- **Input rows**

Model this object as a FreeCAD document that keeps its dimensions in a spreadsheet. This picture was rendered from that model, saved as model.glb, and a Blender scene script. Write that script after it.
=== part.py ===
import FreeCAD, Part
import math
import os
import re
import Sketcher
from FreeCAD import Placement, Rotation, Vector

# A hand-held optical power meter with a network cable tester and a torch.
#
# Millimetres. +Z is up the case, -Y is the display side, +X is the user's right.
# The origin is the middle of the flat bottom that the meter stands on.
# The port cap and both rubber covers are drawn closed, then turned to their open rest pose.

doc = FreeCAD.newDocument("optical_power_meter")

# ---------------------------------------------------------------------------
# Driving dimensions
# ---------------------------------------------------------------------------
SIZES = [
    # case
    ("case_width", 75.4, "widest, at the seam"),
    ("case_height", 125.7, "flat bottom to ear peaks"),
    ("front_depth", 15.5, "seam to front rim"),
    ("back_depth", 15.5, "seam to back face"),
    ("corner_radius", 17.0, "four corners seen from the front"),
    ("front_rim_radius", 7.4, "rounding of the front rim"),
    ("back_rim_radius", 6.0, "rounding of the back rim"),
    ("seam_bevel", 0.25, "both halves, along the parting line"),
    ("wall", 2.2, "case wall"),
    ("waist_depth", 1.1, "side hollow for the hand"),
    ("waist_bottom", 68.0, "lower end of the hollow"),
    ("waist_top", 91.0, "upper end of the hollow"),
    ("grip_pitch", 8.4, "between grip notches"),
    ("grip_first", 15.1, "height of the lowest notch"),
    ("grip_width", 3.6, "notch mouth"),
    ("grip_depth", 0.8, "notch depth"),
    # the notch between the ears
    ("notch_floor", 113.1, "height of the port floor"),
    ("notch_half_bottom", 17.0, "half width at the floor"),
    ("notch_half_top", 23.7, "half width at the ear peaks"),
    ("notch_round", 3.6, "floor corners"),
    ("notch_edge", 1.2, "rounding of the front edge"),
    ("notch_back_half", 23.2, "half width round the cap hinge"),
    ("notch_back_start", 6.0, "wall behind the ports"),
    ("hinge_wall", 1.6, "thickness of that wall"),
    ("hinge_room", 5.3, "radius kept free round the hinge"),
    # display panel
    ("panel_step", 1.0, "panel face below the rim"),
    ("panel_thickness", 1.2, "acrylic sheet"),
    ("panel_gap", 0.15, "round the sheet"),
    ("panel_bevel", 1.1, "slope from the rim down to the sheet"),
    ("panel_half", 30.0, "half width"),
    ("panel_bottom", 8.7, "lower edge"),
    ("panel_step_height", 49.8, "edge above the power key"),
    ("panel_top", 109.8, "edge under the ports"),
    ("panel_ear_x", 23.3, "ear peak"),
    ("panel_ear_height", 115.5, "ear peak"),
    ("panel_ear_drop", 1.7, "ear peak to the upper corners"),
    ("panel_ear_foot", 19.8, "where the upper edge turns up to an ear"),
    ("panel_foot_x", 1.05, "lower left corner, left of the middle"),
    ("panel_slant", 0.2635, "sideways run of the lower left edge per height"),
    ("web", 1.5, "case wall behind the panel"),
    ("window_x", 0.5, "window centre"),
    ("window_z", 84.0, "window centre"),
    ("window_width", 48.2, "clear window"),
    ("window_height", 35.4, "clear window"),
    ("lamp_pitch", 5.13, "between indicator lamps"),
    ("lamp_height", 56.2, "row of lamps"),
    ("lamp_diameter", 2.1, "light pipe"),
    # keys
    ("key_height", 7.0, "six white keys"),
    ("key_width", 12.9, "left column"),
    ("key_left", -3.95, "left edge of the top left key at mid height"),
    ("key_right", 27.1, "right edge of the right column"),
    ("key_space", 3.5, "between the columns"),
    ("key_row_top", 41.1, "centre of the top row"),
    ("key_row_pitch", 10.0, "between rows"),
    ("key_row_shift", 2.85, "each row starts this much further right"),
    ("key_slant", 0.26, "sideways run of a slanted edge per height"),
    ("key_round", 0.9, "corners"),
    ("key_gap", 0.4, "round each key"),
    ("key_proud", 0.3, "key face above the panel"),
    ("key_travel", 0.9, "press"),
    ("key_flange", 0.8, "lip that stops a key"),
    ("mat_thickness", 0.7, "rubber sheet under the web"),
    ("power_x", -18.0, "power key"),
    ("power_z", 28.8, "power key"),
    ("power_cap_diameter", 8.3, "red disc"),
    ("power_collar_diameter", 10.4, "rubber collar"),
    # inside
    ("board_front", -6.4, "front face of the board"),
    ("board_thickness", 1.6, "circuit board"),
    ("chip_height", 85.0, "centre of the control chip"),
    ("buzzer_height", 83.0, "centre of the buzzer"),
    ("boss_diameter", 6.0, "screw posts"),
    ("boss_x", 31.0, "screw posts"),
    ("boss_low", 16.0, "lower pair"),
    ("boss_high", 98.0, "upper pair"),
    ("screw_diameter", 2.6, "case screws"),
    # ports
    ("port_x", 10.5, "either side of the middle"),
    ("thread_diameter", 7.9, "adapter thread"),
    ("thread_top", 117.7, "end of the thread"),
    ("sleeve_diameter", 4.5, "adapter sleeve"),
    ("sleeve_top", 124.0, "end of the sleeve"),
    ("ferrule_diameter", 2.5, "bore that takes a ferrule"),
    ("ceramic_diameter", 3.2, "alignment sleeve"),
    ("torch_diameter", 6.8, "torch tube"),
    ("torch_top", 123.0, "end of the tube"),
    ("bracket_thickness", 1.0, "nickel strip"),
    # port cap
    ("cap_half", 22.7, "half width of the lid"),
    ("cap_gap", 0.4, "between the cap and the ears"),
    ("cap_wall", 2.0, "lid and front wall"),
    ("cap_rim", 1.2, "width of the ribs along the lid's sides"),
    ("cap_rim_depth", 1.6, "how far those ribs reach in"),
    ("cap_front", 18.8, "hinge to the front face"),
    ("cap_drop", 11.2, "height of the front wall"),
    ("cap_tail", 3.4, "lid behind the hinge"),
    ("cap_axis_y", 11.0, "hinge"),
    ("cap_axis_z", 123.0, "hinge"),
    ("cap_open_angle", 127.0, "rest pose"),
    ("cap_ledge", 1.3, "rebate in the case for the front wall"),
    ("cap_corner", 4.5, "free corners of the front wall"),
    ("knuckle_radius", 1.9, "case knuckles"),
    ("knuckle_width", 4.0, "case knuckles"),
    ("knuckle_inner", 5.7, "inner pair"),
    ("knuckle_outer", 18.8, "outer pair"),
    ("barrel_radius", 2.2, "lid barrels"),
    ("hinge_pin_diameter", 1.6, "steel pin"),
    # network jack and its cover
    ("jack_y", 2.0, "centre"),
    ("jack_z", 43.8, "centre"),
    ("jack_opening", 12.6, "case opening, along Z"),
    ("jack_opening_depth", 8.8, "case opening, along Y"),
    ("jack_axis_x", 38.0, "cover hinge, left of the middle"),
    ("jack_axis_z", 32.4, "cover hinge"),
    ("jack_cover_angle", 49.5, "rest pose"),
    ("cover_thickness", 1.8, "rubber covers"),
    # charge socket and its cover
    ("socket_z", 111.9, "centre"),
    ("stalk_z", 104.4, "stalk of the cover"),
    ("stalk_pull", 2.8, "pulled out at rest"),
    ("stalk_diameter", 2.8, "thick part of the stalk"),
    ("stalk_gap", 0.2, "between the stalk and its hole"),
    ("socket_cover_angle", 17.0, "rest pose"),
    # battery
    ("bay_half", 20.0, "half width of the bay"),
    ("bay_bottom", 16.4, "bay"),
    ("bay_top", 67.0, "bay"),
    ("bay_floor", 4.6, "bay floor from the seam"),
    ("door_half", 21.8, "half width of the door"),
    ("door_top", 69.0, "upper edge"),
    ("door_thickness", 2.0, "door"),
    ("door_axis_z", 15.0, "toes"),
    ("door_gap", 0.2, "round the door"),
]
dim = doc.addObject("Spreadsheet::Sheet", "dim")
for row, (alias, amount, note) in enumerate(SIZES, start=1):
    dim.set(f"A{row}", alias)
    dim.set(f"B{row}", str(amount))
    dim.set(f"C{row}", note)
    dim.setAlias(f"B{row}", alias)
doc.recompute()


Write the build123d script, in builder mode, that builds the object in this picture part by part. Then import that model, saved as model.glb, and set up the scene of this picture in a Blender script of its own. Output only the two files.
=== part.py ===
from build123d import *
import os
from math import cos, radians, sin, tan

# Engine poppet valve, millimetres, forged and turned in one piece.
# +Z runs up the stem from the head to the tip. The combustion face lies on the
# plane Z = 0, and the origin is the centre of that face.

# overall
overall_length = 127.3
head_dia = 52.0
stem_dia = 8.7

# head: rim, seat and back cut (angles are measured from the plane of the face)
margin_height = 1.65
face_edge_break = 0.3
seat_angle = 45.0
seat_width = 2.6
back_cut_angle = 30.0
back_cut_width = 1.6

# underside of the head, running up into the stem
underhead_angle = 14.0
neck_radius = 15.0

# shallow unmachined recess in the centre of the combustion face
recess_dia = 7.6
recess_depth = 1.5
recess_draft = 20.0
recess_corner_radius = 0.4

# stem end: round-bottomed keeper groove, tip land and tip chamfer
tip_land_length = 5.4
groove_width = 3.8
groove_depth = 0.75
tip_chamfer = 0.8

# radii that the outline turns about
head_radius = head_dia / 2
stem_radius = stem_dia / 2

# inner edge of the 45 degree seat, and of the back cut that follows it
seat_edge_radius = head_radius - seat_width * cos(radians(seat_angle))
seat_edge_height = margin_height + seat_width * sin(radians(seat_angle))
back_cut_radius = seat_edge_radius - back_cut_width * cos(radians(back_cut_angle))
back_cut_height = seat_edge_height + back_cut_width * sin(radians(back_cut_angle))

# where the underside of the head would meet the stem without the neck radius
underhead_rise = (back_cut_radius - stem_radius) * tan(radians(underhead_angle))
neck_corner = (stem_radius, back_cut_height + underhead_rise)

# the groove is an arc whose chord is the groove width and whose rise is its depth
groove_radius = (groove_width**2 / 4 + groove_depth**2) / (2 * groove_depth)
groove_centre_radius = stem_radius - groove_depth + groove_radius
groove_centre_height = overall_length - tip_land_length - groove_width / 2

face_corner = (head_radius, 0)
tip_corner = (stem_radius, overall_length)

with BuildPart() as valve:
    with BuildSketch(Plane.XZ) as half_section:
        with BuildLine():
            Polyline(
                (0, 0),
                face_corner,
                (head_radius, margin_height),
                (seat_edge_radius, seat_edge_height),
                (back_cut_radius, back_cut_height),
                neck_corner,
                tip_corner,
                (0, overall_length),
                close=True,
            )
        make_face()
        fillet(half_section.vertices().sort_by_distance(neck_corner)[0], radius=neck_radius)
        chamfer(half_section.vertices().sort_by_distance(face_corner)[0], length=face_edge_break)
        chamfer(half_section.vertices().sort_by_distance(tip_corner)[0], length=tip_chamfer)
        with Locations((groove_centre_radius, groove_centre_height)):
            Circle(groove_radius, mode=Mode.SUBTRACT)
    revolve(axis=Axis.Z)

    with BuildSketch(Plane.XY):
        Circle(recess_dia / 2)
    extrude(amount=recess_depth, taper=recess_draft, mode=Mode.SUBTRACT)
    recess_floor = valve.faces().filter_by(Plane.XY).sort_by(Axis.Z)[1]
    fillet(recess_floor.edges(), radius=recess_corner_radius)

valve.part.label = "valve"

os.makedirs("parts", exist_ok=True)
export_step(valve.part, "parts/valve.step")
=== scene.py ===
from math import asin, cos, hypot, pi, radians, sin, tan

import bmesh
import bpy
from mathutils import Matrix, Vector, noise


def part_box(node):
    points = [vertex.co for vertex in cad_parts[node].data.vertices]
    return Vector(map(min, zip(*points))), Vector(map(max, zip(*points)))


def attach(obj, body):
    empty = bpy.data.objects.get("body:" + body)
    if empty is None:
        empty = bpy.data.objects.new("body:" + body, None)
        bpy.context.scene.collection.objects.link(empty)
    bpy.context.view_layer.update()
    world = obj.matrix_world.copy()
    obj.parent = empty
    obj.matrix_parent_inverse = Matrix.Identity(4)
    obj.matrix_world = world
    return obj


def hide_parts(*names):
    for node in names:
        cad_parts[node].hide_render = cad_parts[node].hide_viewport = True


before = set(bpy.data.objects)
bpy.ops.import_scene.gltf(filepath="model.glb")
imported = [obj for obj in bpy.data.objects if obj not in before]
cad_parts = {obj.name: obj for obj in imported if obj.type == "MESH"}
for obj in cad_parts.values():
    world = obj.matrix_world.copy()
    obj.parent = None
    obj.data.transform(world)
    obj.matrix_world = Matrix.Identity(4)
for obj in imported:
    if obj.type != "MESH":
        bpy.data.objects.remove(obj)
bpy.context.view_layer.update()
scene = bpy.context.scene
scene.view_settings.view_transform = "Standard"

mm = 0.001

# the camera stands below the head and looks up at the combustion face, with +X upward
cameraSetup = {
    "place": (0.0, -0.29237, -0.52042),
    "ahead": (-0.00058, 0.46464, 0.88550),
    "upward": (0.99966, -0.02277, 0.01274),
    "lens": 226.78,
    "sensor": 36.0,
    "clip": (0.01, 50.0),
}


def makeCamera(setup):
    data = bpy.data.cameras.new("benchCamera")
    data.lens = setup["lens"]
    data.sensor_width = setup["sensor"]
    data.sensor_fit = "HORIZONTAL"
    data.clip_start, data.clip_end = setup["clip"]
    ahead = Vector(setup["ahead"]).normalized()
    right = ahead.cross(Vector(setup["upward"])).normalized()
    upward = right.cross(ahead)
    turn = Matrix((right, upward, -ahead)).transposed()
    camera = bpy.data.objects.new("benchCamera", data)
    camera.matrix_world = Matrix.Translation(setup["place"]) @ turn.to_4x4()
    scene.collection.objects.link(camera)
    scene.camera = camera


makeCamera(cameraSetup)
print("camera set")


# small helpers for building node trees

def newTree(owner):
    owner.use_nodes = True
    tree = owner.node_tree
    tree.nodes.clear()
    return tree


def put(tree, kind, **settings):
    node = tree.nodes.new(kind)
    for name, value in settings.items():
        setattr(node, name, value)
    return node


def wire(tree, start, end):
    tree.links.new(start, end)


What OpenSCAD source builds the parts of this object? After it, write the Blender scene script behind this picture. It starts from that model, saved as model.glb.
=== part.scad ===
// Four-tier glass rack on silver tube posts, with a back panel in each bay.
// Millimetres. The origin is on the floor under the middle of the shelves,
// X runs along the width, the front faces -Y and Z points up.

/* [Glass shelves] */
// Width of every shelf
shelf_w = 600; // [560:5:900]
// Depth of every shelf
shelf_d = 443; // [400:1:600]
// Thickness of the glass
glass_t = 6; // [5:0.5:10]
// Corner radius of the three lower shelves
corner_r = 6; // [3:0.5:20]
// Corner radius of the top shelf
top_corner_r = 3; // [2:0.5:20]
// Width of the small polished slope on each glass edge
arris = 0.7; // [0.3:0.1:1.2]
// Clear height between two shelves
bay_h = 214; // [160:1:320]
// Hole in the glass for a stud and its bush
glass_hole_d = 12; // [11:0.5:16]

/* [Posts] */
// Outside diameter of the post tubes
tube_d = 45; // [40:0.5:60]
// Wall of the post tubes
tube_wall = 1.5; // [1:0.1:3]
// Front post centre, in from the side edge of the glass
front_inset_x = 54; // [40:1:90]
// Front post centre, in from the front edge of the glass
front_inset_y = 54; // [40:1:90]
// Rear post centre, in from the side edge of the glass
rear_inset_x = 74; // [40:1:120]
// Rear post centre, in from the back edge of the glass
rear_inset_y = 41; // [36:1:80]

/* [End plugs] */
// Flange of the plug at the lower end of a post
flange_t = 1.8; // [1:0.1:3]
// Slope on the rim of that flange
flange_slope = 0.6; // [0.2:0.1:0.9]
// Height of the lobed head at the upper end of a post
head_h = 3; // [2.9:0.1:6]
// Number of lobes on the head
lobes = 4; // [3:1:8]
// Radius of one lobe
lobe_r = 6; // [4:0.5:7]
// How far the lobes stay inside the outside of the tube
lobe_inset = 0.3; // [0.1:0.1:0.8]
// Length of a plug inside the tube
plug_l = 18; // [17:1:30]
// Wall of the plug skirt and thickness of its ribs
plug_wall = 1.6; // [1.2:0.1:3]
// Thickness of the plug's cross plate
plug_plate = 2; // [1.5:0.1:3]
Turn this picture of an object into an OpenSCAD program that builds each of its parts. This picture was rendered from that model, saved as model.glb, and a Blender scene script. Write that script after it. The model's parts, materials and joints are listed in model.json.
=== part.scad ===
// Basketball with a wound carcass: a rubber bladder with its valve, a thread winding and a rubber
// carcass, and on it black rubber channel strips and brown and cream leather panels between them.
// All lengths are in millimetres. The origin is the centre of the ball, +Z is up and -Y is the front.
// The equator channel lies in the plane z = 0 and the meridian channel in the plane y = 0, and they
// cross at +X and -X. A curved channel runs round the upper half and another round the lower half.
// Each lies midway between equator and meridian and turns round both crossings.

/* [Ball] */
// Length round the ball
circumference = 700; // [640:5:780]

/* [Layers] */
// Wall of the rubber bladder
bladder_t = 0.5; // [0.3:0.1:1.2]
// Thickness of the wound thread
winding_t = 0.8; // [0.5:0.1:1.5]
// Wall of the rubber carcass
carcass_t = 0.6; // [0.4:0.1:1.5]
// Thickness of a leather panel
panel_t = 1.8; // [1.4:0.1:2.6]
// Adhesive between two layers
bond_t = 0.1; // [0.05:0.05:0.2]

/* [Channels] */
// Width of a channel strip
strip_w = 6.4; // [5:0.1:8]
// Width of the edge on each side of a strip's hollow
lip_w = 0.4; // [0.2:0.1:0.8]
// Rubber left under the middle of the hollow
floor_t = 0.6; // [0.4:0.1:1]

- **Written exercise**
Print exactly the run of lines that starts at the line with "fillet(recess_floor.edges(), radius=recess_corner_radius)" and ends at the line with "imported = [obj". Leave out every other line.

- **Answer to this problem**
    fillet(recess_floor.edges(), radius=recess_corner_radius)

valve.part.label = "valve"

os.makedirs("parts", exist_ok=True)
export_step(valve.part, "parts/valve.step")
=== scene.py ===
from math import asin, cos, hypot, pi, radians, sin, tan

import bmesh
import bpy
from mathutils import Matrix, Vector, noise


def part_box(node):
    points = [vertex.co for vertex in cad_parts[node].data.vertices]
    return Vector(map(min, zip(*points))), Vector(map(max, zip(*points)))


def attach(obj, body):
    empty = bpy.data.objects.get("body:" + body)
    if empty is None:
        empty = bpy.data.objects.new("body:" + body, None)
        bpy.context.scene.collection.objects.link(empty)
    bpy.context.view_layer.update()
    world = obj.matrix_world.copy()
    obj.parent = empty
    obj.matrix_parent_inverse = Matrix.Identity(4)
    obj.matrix_world = world
    return obj


def hide_parts(*names):
    for node in names:
        cad_parts[node].hide_render = cad_parts[node].hide_viewport = True


before = set(bpy.data.objects)
bpy.ops.import_scene.gltf(filepath="model.glb")
imported = [obj for obj in bpy.data.objects if obj not in before]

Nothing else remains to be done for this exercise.